» Written problem:
Lines containing the string "objects" are to be counted; report the total by itself.
--- begin Data supplied ---
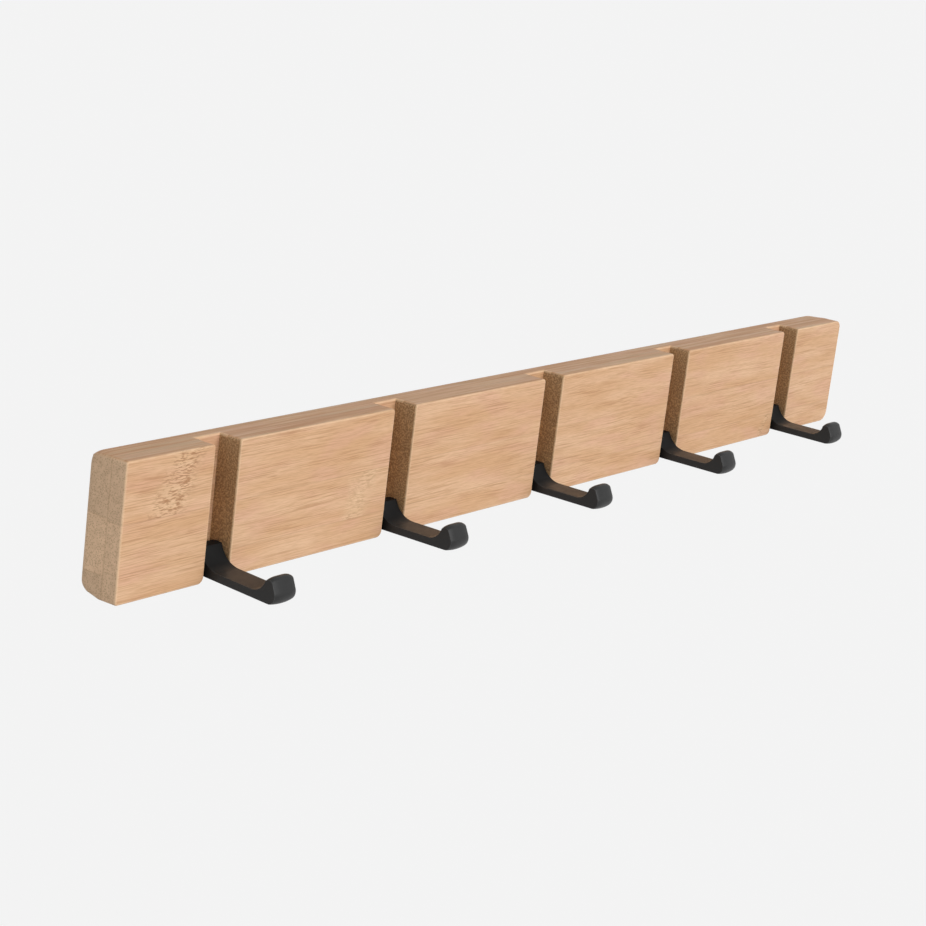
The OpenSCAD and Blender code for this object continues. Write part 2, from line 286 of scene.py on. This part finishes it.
--- end Data supplied ---
--- begin Data supplied ---
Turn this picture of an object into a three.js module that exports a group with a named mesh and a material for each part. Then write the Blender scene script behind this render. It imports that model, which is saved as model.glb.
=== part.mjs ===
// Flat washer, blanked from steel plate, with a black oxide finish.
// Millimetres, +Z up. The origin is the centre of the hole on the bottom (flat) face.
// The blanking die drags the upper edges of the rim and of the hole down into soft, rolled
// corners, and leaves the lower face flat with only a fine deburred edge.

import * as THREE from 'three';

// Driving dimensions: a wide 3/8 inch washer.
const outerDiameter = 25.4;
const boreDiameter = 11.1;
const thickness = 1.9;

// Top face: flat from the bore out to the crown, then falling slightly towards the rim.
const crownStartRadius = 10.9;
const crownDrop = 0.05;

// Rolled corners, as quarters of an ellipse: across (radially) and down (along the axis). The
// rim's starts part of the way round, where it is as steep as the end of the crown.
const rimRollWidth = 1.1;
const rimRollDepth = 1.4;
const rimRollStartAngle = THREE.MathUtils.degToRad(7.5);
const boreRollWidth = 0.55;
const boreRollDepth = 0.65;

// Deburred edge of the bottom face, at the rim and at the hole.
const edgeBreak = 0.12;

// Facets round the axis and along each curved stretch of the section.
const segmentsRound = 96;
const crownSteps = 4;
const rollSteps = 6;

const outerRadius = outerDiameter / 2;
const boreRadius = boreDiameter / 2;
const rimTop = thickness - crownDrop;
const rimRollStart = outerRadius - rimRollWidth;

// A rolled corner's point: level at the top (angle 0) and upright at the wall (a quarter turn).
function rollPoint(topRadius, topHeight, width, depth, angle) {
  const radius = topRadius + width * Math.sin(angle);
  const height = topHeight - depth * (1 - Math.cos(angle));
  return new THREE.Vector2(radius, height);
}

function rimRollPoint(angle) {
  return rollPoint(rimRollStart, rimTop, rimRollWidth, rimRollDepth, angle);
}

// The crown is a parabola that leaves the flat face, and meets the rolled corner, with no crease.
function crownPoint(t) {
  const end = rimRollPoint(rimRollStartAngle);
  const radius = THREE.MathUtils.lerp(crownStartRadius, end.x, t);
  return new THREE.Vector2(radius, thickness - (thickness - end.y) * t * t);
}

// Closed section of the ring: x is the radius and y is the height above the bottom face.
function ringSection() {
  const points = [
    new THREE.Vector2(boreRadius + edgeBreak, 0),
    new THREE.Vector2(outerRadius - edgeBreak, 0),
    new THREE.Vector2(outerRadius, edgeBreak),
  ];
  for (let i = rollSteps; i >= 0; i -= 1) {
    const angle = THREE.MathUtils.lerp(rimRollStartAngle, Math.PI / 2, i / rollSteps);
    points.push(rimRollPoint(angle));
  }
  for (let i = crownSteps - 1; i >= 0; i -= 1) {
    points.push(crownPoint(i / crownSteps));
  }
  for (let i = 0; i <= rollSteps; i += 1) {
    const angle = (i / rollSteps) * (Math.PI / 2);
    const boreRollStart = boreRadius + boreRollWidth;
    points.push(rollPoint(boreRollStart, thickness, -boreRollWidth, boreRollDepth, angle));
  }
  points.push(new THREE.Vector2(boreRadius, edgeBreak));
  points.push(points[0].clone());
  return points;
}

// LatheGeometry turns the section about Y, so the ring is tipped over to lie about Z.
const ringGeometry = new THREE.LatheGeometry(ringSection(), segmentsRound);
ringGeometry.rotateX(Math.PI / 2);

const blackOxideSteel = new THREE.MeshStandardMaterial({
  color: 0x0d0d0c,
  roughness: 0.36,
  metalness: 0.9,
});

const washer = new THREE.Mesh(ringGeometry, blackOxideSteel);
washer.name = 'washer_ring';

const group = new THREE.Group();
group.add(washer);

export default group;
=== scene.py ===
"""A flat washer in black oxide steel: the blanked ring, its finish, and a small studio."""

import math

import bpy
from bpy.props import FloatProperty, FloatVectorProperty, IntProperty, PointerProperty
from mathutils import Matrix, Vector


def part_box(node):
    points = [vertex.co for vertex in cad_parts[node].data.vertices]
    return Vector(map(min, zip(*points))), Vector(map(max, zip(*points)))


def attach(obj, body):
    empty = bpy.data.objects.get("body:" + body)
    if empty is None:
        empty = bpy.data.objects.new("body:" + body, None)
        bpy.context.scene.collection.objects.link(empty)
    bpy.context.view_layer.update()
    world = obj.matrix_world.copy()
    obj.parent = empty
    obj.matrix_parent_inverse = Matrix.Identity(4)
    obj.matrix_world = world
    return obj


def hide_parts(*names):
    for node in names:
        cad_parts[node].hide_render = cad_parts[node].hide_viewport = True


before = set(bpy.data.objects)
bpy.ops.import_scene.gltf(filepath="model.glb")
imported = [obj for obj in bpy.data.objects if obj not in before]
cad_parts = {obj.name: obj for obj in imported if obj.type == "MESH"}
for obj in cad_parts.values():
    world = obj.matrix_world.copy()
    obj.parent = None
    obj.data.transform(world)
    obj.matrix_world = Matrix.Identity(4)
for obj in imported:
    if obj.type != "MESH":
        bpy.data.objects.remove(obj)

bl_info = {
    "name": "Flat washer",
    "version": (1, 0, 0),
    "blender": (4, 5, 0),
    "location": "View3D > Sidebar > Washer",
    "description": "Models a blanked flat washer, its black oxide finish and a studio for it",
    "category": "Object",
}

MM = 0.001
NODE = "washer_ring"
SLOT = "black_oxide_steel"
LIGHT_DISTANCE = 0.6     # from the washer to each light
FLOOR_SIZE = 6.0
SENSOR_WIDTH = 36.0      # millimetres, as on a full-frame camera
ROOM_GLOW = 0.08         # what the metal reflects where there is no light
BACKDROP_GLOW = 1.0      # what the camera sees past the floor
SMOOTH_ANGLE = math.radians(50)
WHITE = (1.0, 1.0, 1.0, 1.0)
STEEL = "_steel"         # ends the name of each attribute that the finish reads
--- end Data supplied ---
--- begin Data supplied ---
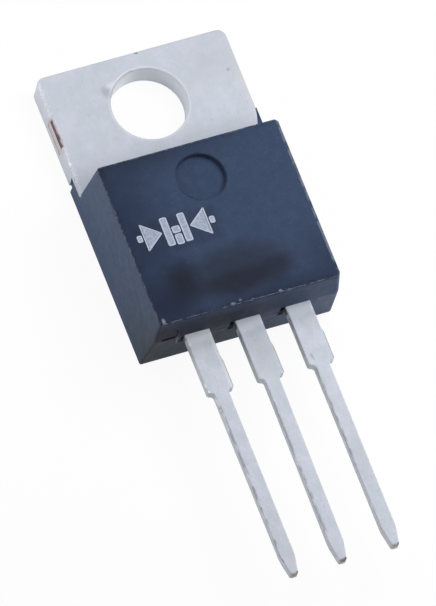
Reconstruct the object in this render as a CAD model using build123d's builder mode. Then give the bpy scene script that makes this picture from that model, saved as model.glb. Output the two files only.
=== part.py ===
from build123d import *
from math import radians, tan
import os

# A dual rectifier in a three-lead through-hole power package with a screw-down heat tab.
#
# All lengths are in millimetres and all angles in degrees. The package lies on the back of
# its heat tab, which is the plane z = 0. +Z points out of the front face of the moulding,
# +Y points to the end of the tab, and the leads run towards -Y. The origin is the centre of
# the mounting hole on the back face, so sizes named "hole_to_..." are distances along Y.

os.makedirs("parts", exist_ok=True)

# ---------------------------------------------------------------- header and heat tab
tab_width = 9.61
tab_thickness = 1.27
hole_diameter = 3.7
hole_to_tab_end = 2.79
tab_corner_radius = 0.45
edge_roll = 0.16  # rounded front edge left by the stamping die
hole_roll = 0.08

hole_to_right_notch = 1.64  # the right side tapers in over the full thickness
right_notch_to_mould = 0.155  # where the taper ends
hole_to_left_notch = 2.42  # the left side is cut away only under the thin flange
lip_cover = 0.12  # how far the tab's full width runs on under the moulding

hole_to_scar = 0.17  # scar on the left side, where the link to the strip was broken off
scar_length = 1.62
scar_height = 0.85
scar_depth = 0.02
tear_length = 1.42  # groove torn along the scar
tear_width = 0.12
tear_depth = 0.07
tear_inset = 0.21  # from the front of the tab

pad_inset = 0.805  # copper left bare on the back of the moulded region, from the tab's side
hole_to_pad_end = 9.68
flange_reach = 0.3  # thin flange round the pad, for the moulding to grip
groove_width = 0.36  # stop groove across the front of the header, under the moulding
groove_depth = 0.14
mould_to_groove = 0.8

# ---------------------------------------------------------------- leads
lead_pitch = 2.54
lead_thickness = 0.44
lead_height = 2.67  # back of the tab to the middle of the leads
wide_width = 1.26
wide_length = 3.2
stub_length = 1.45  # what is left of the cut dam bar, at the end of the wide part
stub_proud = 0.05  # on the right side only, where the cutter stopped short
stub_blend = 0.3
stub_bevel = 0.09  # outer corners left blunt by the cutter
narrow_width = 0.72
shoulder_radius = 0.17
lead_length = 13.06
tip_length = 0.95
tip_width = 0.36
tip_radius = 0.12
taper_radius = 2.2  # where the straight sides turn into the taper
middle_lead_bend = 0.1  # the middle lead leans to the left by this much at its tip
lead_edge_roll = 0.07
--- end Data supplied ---
» The reply:
6